Items from a data source:
# # # # #

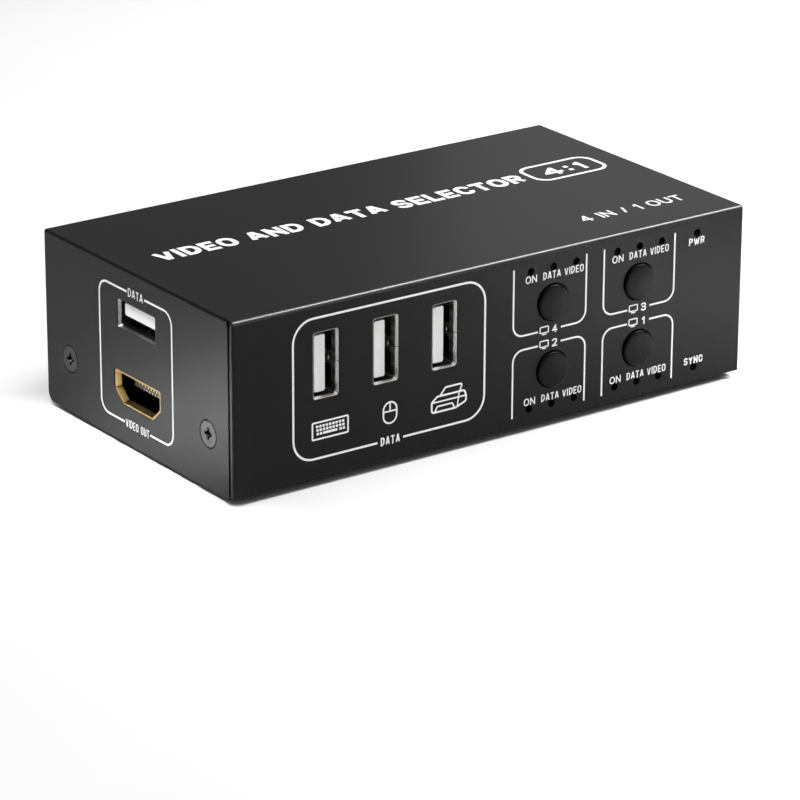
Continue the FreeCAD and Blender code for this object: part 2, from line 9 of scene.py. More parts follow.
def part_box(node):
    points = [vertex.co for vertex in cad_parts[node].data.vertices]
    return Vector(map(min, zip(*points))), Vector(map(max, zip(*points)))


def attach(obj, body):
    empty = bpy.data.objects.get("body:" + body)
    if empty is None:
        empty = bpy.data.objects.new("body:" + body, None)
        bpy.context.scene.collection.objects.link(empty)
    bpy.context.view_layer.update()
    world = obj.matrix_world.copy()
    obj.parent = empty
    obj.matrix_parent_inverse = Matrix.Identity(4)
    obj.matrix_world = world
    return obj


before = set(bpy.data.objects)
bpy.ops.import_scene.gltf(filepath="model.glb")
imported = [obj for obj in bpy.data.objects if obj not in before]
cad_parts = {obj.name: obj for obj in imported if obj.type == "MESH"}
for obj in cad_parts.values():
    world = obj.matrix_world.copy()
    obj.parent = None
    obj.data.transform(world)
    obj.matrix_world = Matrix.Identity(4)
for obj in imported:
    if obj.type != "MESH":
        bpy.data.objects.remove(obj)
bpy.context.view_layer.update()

# ---------------------------------------------------------------- base tray
# The bottom and rear panel: one folded sheet of mild steel, a millimetre thick, with punched mouths
# for the rear sockets. It is powder coated in charcoal, so it has a satin sheen and a very fine grain.
MM = 0.001
CHARCOAL = ((0.0036, 0.0036, 0.0037), (0.0048, 0.0048, 0.0049))
NOISE_SPAN = (0.3, 0.7)


def remap(tree, value, span, levels):
    """In a shader, carry a value that runs over a span to the levels at the span's two ends."""
    ramp = tree.nodes.new("ShaderNodeMapRange")
    for socket, level in zip(("From Min", "From Max", "To Min", "To Max"), (*span, *levels)):
        ramp.inputs[socket].default_value = level
    tree.links.new(value, ramp.inputs["Value"])
    return ramp.outputs["Result"]


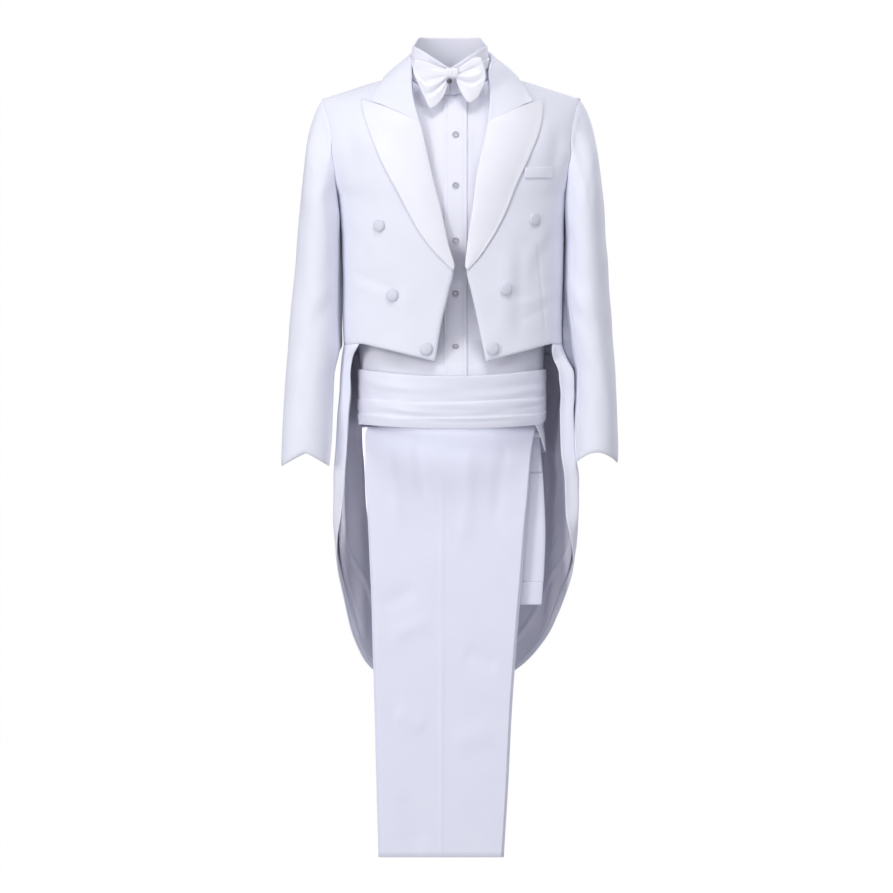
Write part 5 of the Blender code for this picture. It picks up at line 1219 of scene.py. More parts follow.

# # # # #

| Directive |
Print all of the data exactly as it was given.

| Solved problem |
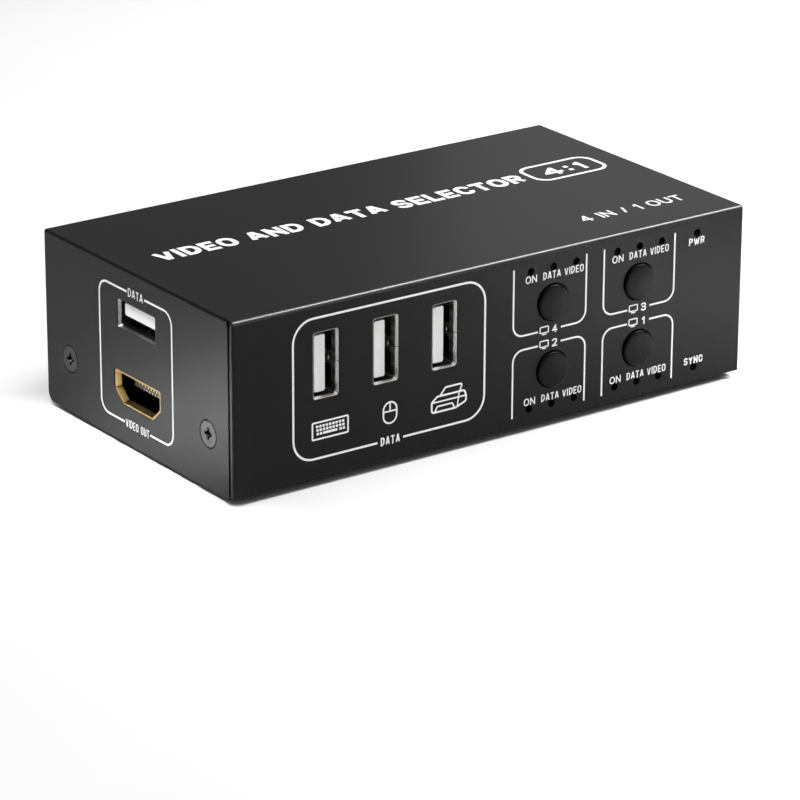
Continue the FreeCAD and Blender code for this object: part 2, from line 9 of scene.py. More parts follow.
def part_box(node):
    points = [vertex.co for vertex in cad_parts[node].data.vertices]
    return Vector(map(min, zip(*points))), Vector(map(max, zip(*points)))


def attach(obj, body):
    empty = bpy.data.objects.get("body:" + body)
    if empty is None:
        empty = bpy.data.objects.new("body:" + body, None)
        bpy.context.scene.collection.objects.link(empty)
    bpy.context.view_layer.update()
    world = obj.matrix_world.copy()
    obj.parent = empty
    obj.matrix_parent_inverse = Matrix.Identity(4)
    obj.matrix_world = world
    return obj


before = set(bpy.data.objects)
bpy.ops.import_scene.gltf(filepath="model.glb")
imported = [obj for obj in bpy.data.objects if obj not in before]
cad_parts = {obj.name: obj for obj in imported if obj.type == "MESH"}
for obj in cad_parts.values():
    world = obj.matrix_world.copy()
    obj.parent = None
    obj.data.transform(world)
    obj.matrix_world = Matrix.Identity(4)
for obj in imported:
    if obj.type != "MESH":
        bpy.data.objects.remove(obj)
bpy.context.view_layer.update()

# ---------------------------------------------------------------- base tray
# The bottom and rear panel: one folded sheet of mild steel, a millimetre thick, with punched mouths
# for the rear sockets. It is powder coated in charcoal, so it has a satin sheen and a very fine grain.
MM = 0.001
CHARCOAL = ((0.0036, 0.0036, 0.0037), (0.0048, 0.0048, 0.0049))
NOISE_SPAN = (0.3, 0.7)


def remap(tree, value, span, levels):
    """In a shader, carry a value that runs over a span to the levels at the span's two ends."""
    ramp = tree.nodes.new("ShaderNodeMapRange")
    for socket, level in zip(("From Min", "From Max", "To Min", "To Max"), (*span, *levels)):
        ramp.inputs[socket].default_value = level
    tree.links.new(value, ramp.inputs["Value"])
    return ramp.outputs["Result"]


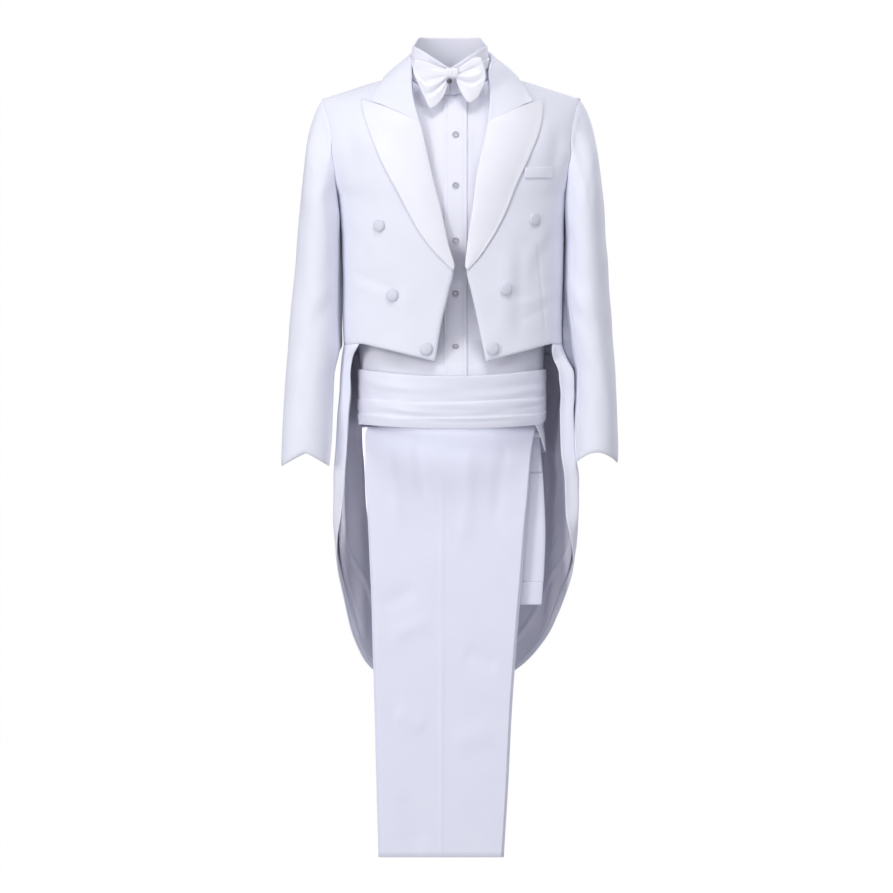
Write part 5 of the Blender code for this picture. It picks up at line 1219 of scene.py. More parts follow.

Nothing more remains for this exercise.